▶ _Collected material_:
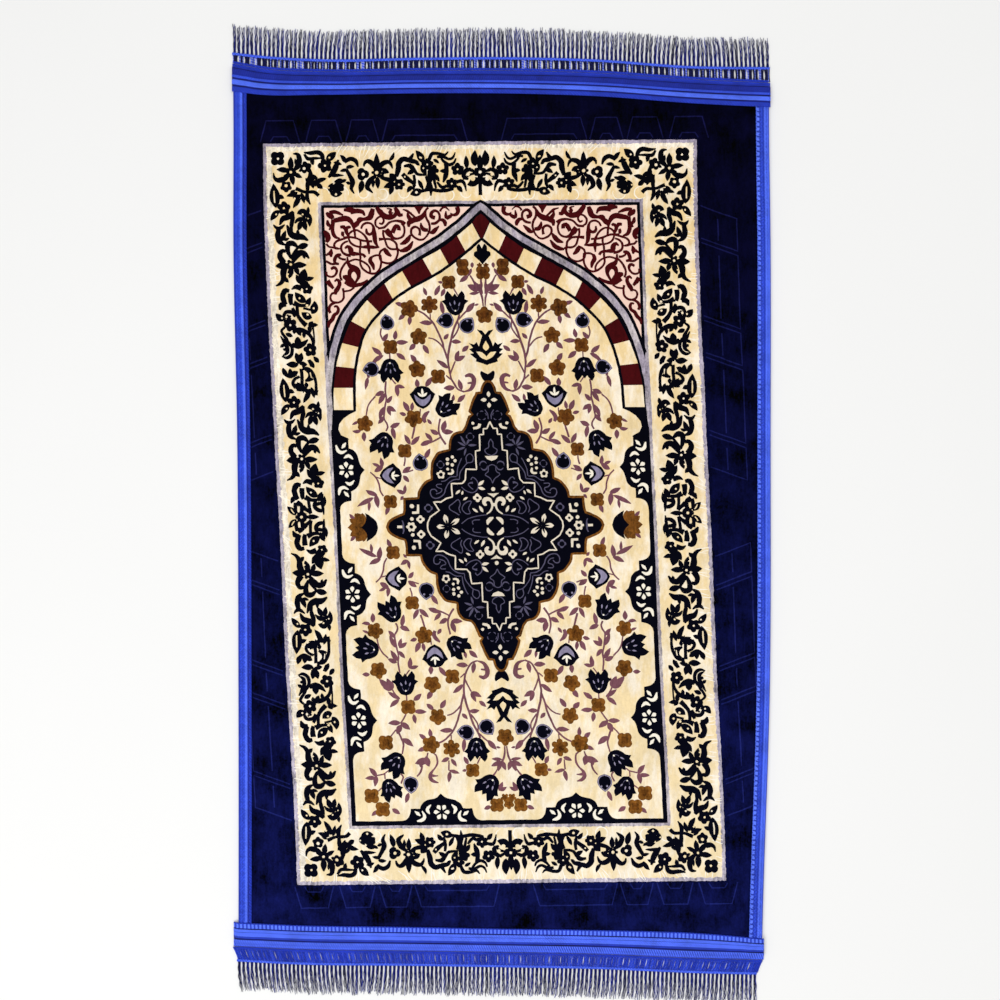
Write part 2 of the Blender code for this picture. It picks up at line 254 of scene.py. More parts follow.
def stroke(line, width):
    """The outline of a brush stroke: width is one number, or several spread evenly from start to end."""
    width = np.atleast_1d(np.asarray(width, dtype=float))
    widths = np.interp(np.linspace(0.0, 1.0, len(line)), np.linspace(0.0, 1.0, len(width)), width)
    side = across_line(line) * widths[:, None] / 2
    return np.concatenate([line + side, (line - side)[::-1]])


def arc_line(at, angle, length, turn, step=DRAWN_STEP):
    """A line that starts at a point in a direction, in degrees, and turns evenly along its length."""
    count = max(4, int(round(length / step)) + 1)
    shares = np.linspace(0.0, 1.0, count)
    headings = np.radians(angle + turn * shares)
    steps = np.stack([np.cos(headings), np.sin(headings)], axis=1) * length / (count - 1)
    mid_steps = (steps[:-1] + steps[1:]) / 2
    return np.asarray(at, dtype=float) + np.vstack([[0.0, 0.0], np.cumsum(mid_steps, axis=0)])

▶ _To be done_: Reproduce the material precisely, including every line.

▶ _Answer in full_:
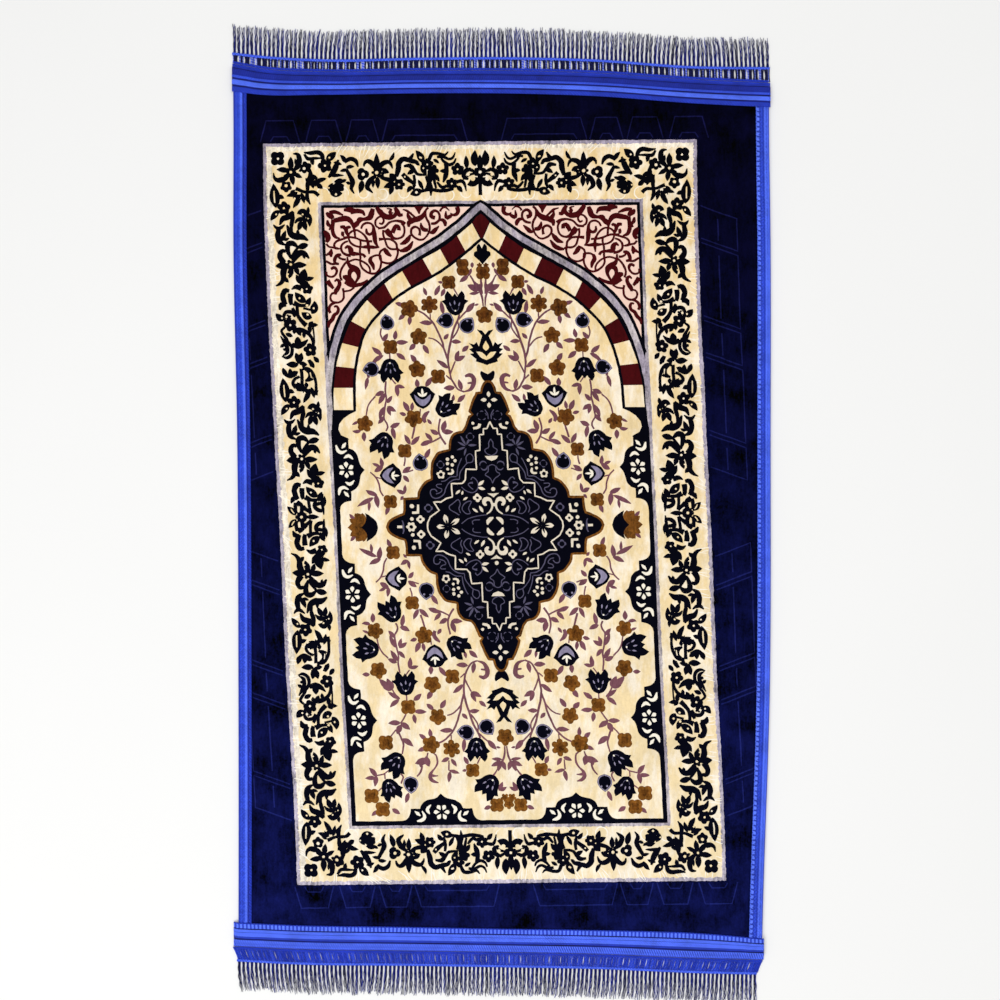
Write part 2 of the Blender code for this picture. It picks up at line 254 of scene.py. More parts follow.
def stroke(line, width):
    """The outline of a brush stroke: width is one number, or several spread evenly from start to end."""
    width = np.atleast_1d(np.asarray(width, dtype=float))
    widths = np.interp(np.linspace(0.0, 1.0, len(line)), np.linspace(0.0, 1.0, len(width)), width)
    side = across_line(line) * widths[:, None] / 2
    return np.concatenate([line + side, (line - side)[::-1]])


def arc_line(at, angle, length, turn, step=DRAWN_STEP):
    """A line that starts at a point in a direction, in degrees, and turns evenly along its length."""
    count = max(4, int(round(length / step)) + 1)
    shares = np.linspace(0.0, 1.0, count)
    headings = np.radians(angle + turn * shares)
    steps = np.stack([np.cos(headings), np.sin(headings)], axis=1) * length / (count - 1)
    mid_steps = (steps[:-1] + steps[1:]) / 2
    return np.asarray(at, dtype=float) + np.vstack([[0.0, 0.0], np.cumsum(mid_steps, axis=0)])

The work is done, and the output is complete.